:: SHORT PROBLEM ::
Copy the listing below line for line, starting at its first line and ending with the line that has "frame_face = 49.5" in it. Add nothing.

:: DATA EXTRACT ::
------------------------------------------------------------

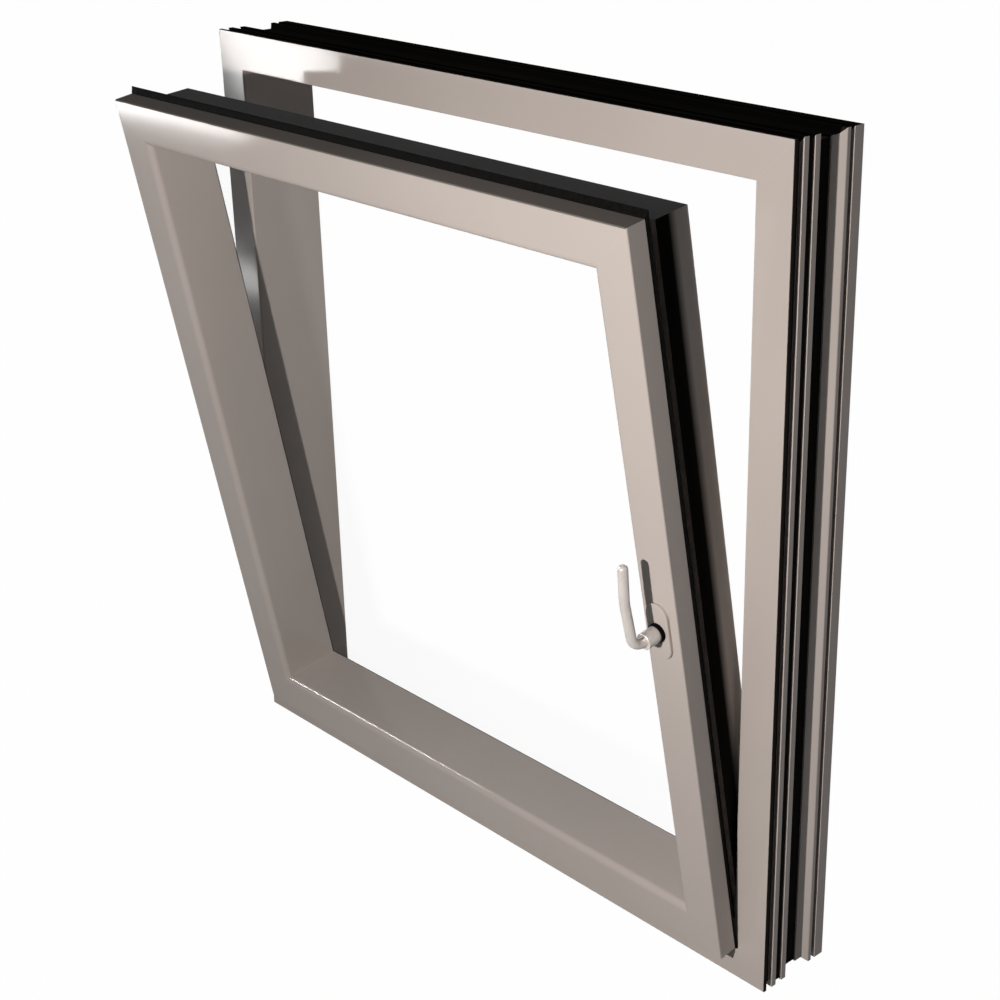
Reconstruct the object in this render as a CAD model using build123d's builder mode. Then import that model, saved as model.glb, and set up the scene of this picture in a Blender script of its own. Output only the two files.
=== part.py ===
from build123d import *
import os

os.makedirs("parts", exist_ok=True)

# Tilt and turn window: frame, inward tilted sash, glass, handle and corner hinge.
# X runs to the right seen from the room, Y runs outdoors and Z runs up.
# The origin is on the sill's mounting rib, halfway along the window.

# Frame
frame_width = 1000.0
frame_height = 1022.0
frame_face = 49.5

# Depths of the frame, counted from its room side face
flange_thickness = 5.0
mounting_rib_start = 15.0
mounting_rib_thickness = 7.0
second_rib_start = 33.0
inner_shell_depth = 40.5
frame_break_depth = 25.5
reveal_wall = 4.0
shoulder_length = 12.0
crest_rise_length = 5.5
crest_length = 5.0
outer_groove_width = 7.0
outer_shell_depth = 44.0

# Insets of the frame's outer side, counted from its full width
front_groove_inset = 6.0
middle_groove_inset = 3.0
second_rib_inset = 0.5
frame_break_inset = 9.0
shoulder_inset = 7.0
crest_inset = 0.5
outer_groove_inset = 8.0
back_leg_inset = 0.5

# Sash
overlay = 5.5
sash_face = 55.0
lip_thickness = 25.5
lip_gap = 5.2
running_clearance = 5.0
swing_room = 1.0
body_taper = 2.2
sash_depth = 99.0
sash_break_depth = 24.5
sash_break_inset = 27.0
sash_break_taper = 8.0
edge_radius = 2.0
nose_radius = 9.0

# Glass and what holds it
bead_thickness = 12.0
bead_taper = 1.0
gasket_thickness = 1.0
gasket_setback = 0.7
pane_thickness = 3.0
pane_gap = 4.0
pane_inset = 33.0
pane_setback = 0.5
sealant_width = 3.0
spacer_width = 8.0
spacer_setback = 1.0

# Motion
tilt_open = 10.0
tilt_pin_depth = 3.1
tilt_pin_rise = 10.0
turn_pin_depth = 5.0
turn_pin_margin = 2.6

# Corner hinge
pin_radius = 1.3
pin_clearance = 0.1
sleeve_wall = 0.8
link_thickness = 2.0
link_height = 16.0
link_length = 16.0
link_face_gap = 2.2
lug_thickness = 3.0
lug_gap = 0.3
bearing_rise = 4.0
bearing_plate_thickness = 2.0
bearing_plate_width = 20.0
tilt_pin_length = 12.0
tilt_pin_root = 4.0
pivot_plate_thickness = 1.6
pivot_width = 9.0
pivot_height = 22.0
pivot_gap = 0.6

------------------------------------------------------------

:: RESPONSE TO THE EXERCISE ::
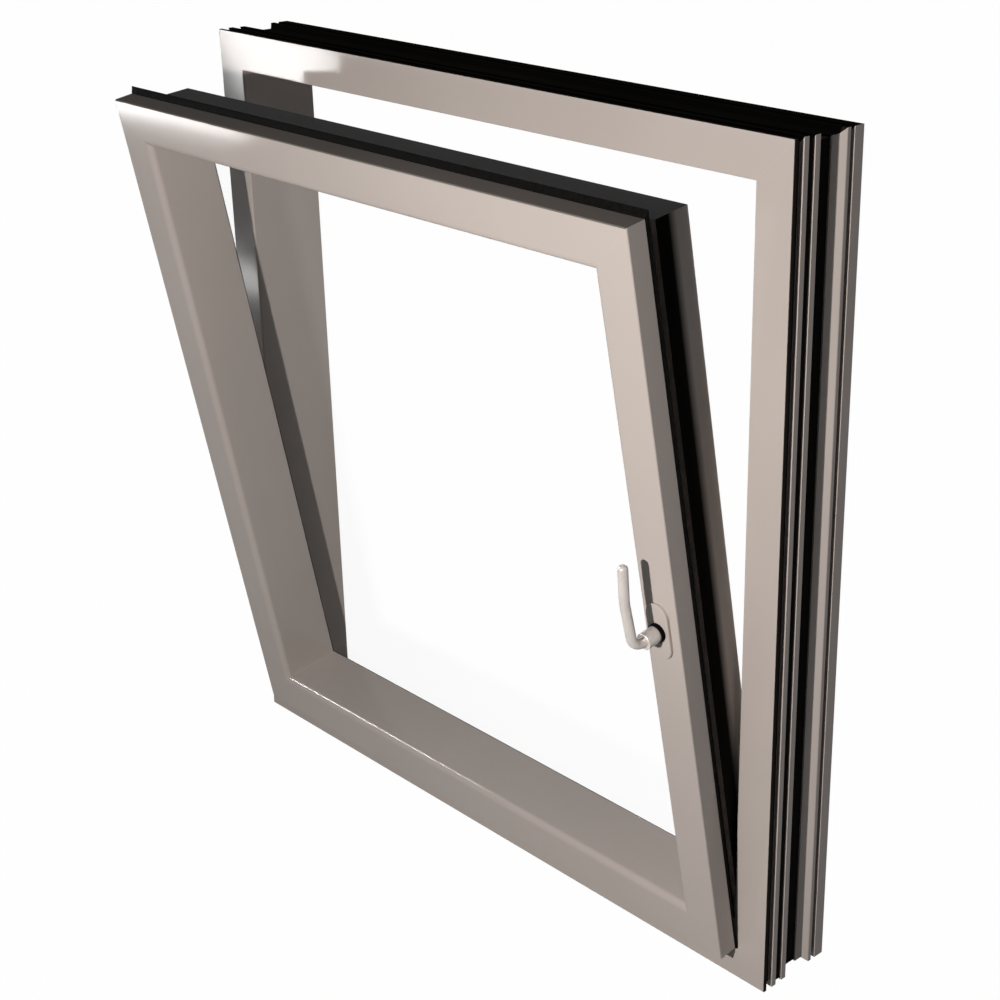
Reconstruct the object in this render as a CAD model using build123d's builder mode. Then import that model, saved as model.glb, and set up the scene of this picture in a Blender script of its own. Output only the two files.
=== part.py ===
from build123d import *
import os

os.makedirs("parts", exist_ok=True)

# Tilt and turn window: frame, inward tilted sash, glass, handle and corner hinge.
# X runs to the right seen from the room, Y runs outdoors and Z runs up.
# The origin is on the sill's mounting rib, halfway along the window.

# Frame
frame_width = 1000.0
frame_height = 1022.0
frame_face = 49.5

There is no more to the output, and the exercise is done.